Only the lines from the start up to and including the line containing "return quads.reshape(-1, 4) + offset" should be repeated, word for word.

— start —

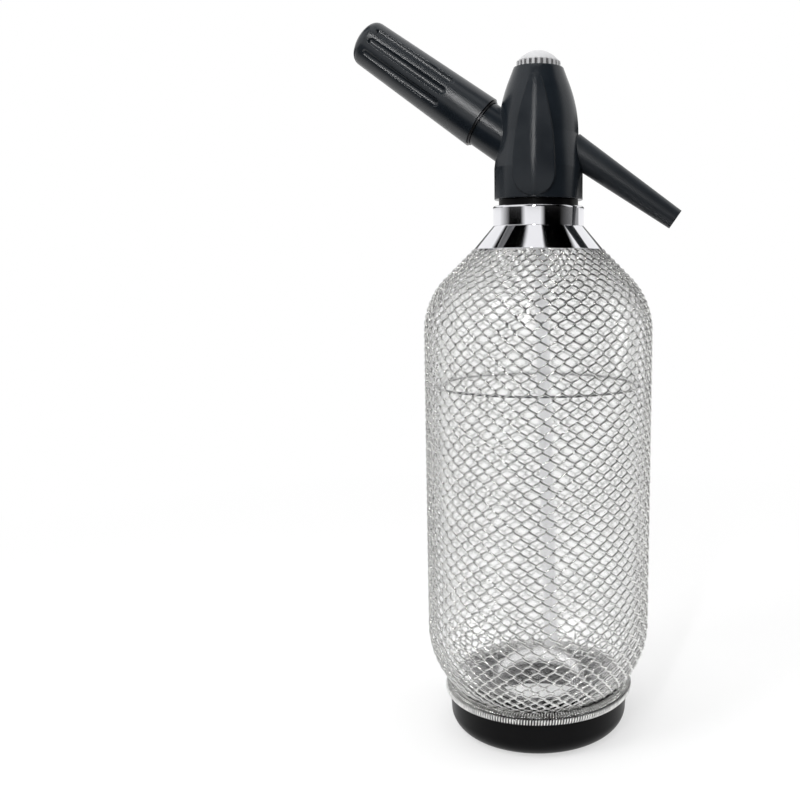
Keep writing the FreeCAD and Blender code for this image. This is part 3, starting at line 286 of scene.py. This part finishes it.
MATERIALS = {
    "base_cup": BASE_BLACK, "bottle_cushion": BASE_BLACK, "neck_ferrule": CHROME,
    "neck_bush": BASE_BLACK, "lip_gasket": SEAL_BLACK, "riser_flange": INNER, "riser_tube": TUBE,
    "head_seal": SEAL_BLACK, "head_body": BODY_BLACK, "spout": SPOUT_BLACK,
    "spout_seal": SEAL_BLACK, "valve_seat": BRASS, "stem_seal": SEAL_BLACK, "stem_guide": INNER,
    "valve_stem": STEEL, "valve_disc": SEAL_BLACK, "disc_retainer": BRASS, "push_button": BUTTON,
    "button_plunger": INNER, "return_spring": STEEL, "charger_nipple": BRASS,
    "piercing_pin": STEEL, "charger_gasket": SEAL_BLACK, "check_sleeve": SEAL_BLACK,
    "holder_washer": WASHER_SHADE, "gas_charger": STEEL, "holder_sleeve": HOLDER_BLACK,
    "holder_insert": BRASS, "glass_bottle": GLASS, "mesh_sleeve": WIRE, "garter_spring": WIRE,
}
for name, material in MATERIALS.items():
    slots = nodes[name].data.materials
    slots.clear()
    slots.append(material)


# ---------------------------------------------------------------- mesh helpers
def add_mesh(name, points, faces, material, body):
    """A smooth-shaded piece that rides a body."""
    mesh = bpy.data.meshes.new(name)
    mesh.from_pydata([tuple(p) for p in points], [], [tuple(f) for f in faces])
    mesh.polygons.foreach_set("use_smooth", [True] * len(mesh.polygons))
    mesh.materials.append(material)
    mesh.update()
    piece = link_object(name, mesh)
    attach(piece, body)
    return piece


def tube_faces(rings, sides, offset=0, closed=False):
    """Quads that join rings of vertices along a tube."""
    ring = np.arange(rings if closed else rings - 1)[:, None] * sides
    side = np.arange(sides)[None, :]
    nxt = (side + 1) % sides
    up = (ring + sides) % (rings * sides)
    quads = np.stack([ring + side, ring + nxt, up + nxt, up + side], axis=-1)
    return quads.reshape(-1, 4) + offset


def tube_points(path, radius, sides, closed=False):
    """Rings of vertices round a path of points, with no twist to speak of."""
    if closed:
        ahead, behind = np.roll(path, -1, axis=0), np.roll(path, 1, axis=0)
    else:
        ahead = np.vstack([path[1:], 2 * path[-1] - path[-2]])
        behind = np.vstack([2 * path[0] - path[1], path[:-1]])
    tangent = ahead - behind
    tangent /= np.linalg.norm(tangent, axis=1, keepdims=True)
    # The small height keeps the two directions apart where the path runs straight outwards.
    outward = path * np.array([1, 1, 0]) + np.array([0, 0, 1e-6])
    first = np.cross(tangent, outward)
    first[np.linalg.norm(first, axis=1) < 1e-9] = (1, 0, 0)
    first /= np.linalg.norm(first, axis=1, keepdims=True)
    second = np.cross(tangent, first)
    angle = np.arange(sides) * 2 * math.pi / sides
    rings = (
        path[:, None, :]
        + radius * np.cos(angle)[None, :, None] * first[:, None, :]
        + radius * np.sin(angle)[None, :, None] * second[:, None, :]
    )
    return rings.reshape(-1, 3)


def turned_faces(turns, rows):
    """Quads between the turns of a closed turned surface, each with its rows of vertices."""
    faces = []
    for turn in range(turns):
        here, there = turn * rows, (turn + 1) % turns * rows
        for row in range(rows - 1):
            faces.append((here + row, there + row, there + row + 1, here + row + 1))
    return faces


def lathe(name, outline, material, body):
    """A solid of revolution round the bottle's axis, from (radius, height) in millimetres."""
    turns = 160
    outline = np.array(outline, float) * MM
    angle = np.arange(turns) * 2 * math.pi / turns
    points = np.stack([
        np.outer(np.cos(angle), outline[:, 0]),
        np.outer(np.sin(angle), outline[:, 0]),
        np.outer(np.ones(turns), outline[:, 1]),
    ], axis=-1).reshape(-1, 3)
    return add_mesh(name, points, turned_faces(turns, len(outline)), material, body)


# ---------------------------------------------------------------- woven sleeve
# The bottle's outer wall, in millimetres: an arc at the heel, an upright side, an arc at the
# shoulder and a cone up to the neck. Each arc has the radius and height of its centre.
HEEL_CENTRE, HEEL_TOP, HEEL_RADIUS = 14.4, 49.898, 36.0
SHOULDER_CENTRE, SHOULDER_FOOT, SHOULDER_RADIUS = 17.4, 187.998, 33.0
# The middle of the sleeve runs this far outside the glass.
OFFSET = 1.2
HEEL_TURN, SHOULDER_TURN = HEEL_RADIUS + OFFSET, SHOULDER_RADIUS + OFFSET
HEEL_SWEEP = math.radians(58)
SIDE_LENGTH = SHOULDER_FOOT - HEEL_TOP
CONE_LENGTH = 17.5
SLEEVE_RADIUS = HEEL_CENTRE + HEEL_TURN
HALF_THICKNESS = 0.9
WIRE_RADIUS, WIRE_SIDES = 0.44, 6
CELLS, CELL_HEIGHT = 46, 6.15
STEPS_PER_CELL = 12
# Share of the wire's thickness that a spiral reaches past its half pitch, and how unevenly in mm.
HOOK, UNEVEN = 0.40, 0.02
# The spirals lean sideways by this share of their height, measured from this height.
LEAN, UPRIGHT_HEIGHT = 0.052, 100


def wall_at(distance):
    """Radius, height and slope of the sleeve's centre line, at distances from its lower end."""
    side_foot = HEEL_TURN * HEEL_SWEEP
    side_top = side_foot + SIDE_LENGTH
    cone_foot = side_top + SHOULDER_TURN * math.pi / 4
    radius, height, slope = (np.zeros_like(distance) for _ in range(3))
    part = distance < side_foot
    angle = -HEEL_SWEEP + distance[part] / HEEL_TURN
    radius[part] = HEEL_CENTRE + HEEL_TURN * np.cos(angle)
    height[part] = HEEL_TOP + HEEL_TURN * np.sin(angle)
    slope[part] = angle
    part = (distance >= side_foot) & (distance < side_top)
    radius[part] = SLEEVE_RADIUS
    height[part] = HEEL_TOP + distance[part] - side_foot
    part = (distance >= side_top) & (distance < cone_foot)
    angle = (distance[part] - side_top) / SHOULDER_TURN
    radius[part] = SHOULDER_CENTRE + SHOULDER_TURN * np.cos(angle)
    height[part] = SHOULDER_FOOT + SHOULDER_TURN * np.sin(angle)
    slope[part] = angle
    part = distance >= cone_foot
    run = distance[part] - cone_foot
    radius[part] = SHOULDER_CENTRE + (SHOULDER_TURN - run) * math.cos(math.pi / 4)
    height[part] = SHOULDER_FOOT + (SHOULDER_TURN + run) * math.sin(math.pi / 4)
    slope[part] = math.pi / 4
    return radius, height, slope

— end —

> [RESPONSE TO THIS TASK]:
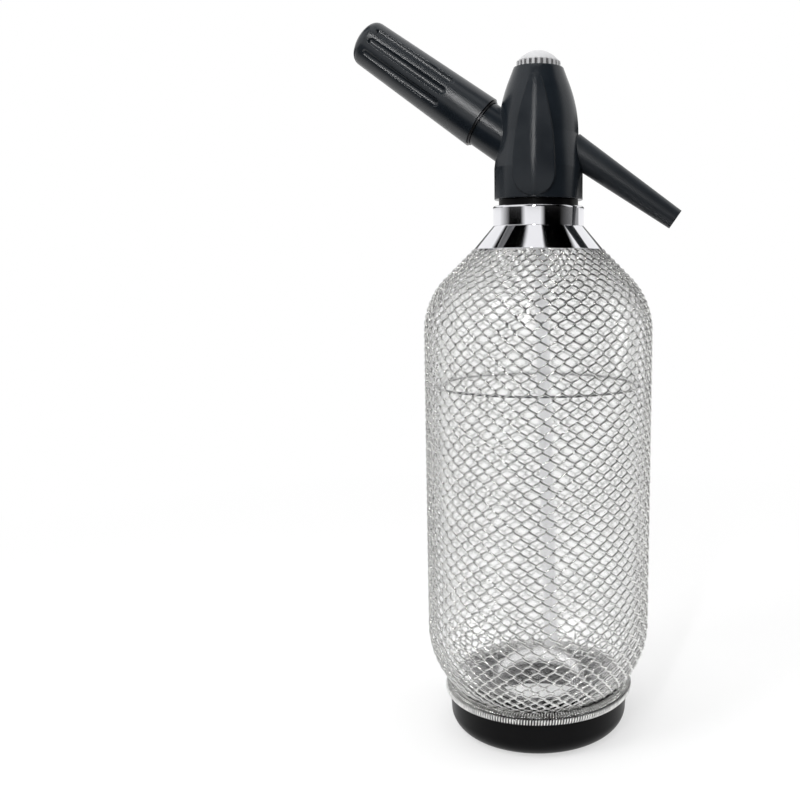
Keep writing the FreeCAD and Blender code for this image. This is part 3, starting at line 286 of scene.py. This part finishes it.
MATERIALS = {
    "base_cup": BASE_BLACK, "bottle_cushion": BASE_BLACK, "neck_ferrule": CHROME,
    "neck_bush": BASE_BLACK, "lip_gasket": SEAL_BLACK, "riser_flange": INNER, "riser_tube": TUBE,
    "head_seal": SEAL_BLACK, "head_body": BODY_BLACK, "spout": SPOUT_BLACK,
    "spout_seal": SEAL_BLACK, "valve_seat": BRASS, "stem_seal": SEAL_BLACK, "stem_guide": INNER,
    "valve_stem": STEEL, "valve_disc": SEAL_BLACK, "disc_retainer": BRASS, "push_button": BUTTON,
    "button_plunger": INNER, "return_spring": STEEL, "charger_nipple": BRASS,
    "piercing_pin": STEEL, "charger_gasket": SEAL_BLACK, "check_sleeve": SEAL_BLACK,
    "holder_washer": WASHER_SHADE, "gas_charger": STEEL, "holder_sleeve": HOLDER_BLACK,
    "holder_insert": BRASS, "glass_bottle": GLASS, "mesh_sleeve": WIRE, "garter_spring": WIRE,
}
for name, material in MATERIALS.items():
    slots = nodes[name].data.materials
    slots.clear()
    slots.append(material)


# ---------------------------------------------------------------- mesh helpers
def add_mesh(name, points, faces, material, body):
    """A smooth-shaded piece that rides a body."""
    mesh = bpy.data.meshes.new(name)
    mesh.from_pydata([tuple(p) for p in points], [], [tuple(f) for f in faces])
    mesh.polygons.foreach_set("use_smooth", [True] * len(mesh.polygons))
    mesh.materials.append(material)
    mesh.update()
    piece = link_object(name, mesh)
    attach(piece, body)
    return piece


def tube_faces(rings, sides, offset=0, closed=False):
    """Quads that join rings of vertices along a tube."""
    ring = np.arange(rings if closed else rings - 1)[:, None] * sides
    side = np.arange(sides)[None, :]
    nxt = (side + 1) % sides
    up = (ring + sides) % (rings * sides)
    quads = np.stack([ring + side, ring + nxt, up + nxt, up + side], axis=-1)
    return quads.reshape(-1, 4) + offset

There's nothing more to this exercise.